**Directions for this task:**
In the data below, find every line that has the string "solid", and copy it.

**Dataset excerpt:**

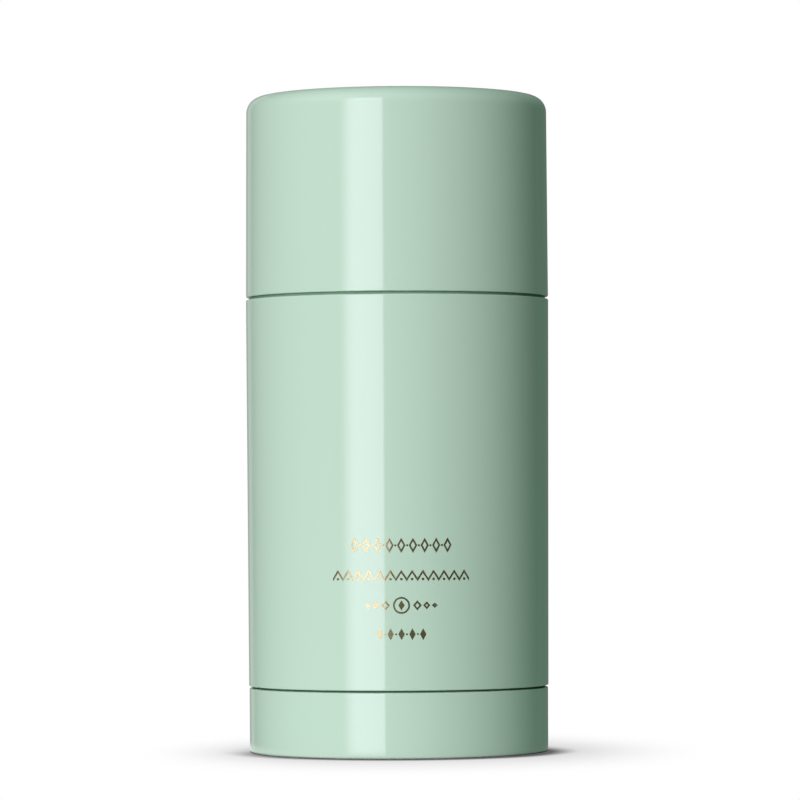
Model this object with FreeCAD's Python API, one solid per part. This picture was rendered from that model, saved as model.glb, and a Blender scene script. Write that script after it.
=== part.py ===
"""Twist-up deodorant stick: a round pack with a pull-off cap, a sleeved barrel,
a lead screw that lifts the stick, and a turning base.

Millimetres. The origin is the centre of the underside, +Z is up and the
printed front faces -Y. Each piece is one solid in its own file.
"""
import FreeCAD, Part
import math
import os

V = FreeCAD.Vector

# Outside of the pack
total_height = 99.5
body_radius = 23.0          # sleeve, at its top edge, where the pack is widest
sleeve_draft = 0.26         # how much narrower the sleeve is at its foot
cap_inset = 0.02            # cap rim inside the sleeve's top edge
cap_draft = 0.15            # how much narrower the cap is at its top
dial_inset = 0.06           # dial inside the sleeve's foot
dial_draft = 0.03
dial_height = 9.76
dial_gap = 0.3              # line between the dial and the sleeve
cap_height = 30.46
cap_gap = 0.4               # shadow line between the sleeve and the cap
cap_round = 2.4             # round at the cap's top edge
foot_round = 0.32
edge_round = 0.18           # rounds on either side of the two lines
small_round = 0.15          # moulded edges that nobody sees

# Walls
cap_wall = 1.25
cap_top_wall = 2.2
liner_wall = 0.8
liner_top_wall = 1.0
sleeve_wall = 1.44
lip_thickness = 1.5         # turned-in lip at the sleeve's top
barrel_wall = 1.2
floor_wall = 1.5
dial_wall = 1.3
dial_floor_wall = 1.5

# Clearances
fit_gap = 0.05              # between pieces that are pushed together for good
neck_gap = 0.3              # cap liner round the neck
slide_gap = 0.2             # elevator in the barrel
stick_gap = 0.25            # stick in the barrel
rib_gap = 0.3               # elevator and stick round each guide rib
thread_gap = 0.25           # nut round the screw, on every flank
bore_gap = 0.3              # stick round the screw's crests
journal_gap = 0.08          # screw's journal in the barrel floor
turn_gap = 0.1              # between faces that turn over one another
rest_gap = 0.3              # under the elevator when it is all the way down
skirt_gap = 0.3             # between the barrel's skirt and the dial's snap ring

# Cap liner
liner_rise = 0.4            # liner's lower edge above the cap's rim
liner_rib = 0.25            # crush ribs between the liner and the cap
liner_rib_width = 0.8
liner_rib_count = 12
cap_inner_round = 0.8
bead_height = 0.1           # grip beads on the neck and in the liner
bead_width = 1.2
neck_bead_rise = 3.0        # neck bead above the cap's rim
liner_bead_rise = 5.0

# Seat of the cap on the sleeve
seat_inset = 0.5            # seat ring inside the sleeve's top edge

# Tongue of the dial inside the sleeve's foot, which closes the line from behind
tongue_inset = 0.42         # tongue inside the dial's top edge
tongue_height = 0.9         # above the dial's top edge
tongue_gap = 0.12           # round and over the tongue

# Barrel
floor_rise = 0.94           # floor's underside above the sleeve's foot
flange_thickness = 1.5
spacer_rib_width = 1.0
spacer_rib_count = 8
guide_rib_width = 1.2
guide_rib_depth = 0.8
guide_rib_count = 4
guide_rib_below_neck = 3.0
neck_round = 0.4
skirt_depth = 4.4           # skirt that hangs from the barrel's floor
skirt_wall = 1.2
snap_hold = 0.35            # how far the two snap beads reach past each other
snap_bead_width = 0.8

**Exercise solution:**
Model this object with FreeCAD's Python API, one solid per part. This picture was rendered from that model, saved as model.glb, and a Blender scene script. Write that script after it.
printed front faces -Y. Each piece is one solid in its own file.